Na página da editora na Internet (http://www.antigona.pt/) estão as resposta às pergfuntas que mais frequentemente lhe são feitas. Ali ficamos a saber, por exemplo, que há poucos autores portugueses que se identificam com a linha editorial da Antígona, que o mundo não seguiu a máxima da editora «Cultiva a inteligência, não deixes morrer a revolta», que a editora é contra «todas as ideologias, pois nenhuma liberta o homem das suas prisões», etc. E, para os escribas que se julguem merecedores de uma edição na Antígona, está lá o aviso: «É mais difícil um autor entrar na Antígona do que um camelo passar pelo buraco de uma agulha.» As constantes rejeições de originais comprovam-no. Luís de Oliveira, «editor de certos livros», escolhe os livros como amantes, e é com vibrante paixão que destina ao caixote do lixo aqueles que se atrevem a enviar-lhe textos ignorando os avisos e o perfil da editora.

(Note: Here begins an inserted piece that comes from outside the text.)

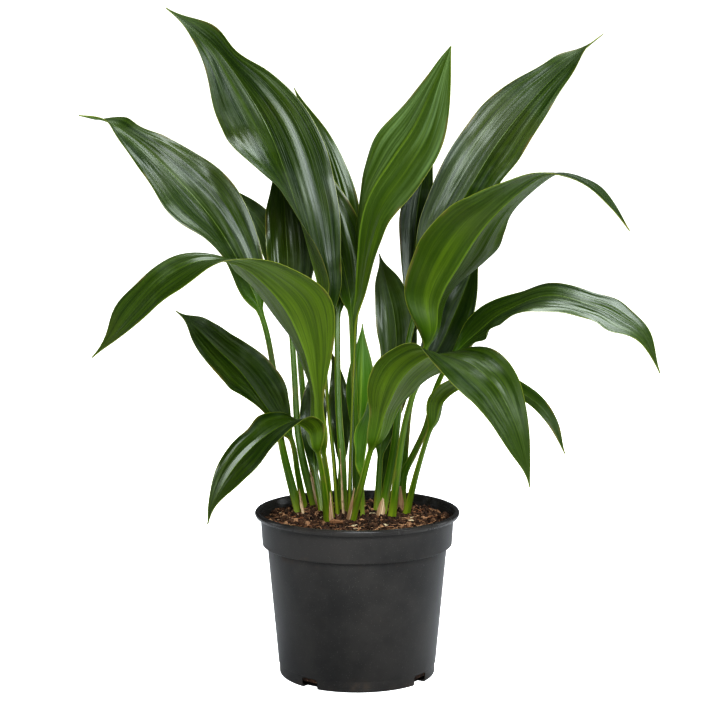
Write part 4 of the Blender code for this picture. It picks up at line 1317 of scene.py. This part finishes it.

Curiosamente, os livros subversivos que a Antígona publica convivem bem com os best sellers de supermercado. «Não creio que nenhum livro da Antígona seja desvalorizado por estar ao lado de mediocridades. O que me preocupa é a produção de mediocriades.» de resto, Luís de Oliveira acha que «não devemos lutar contra certos projectos, mas impor os nossos». E não é raro encontrar um livro da Antígona (com a língua de fora, claro) ao lado de uma feliz obra light.
.
.
De certa maneira, a vida da Antígona confunde-se com a vida do seu editor de sempre. Luís de Oliveira nasceu em Chãos (Ferreira do Zêzere), licenciou-se pela «Academia das Artes Abomináveis» e foi proprietário de uma livraria em Santarém, onde conheceu e fez amizade com Herberto Helder, António José Forte, Mário Viegas e Carlos da Fonseca («cujas recomendações de livros têm sido essenciais ao catálogo sustentado da Antígona»). A edição é a sua vida e, desse as voltas que desse, «estivesse nas Berlengas, em Trás-os-Montes ou no Algarve, faria o mesmo trabalho». Disso tudo há-de dar conta um dia: «Há sempre o medo de poluir mais o mundo, mas seguramente vou escrever sobre a minha experiência na Antígona. Tenho uma necessidade psicológica de escrever.» Ficamos a aguardar.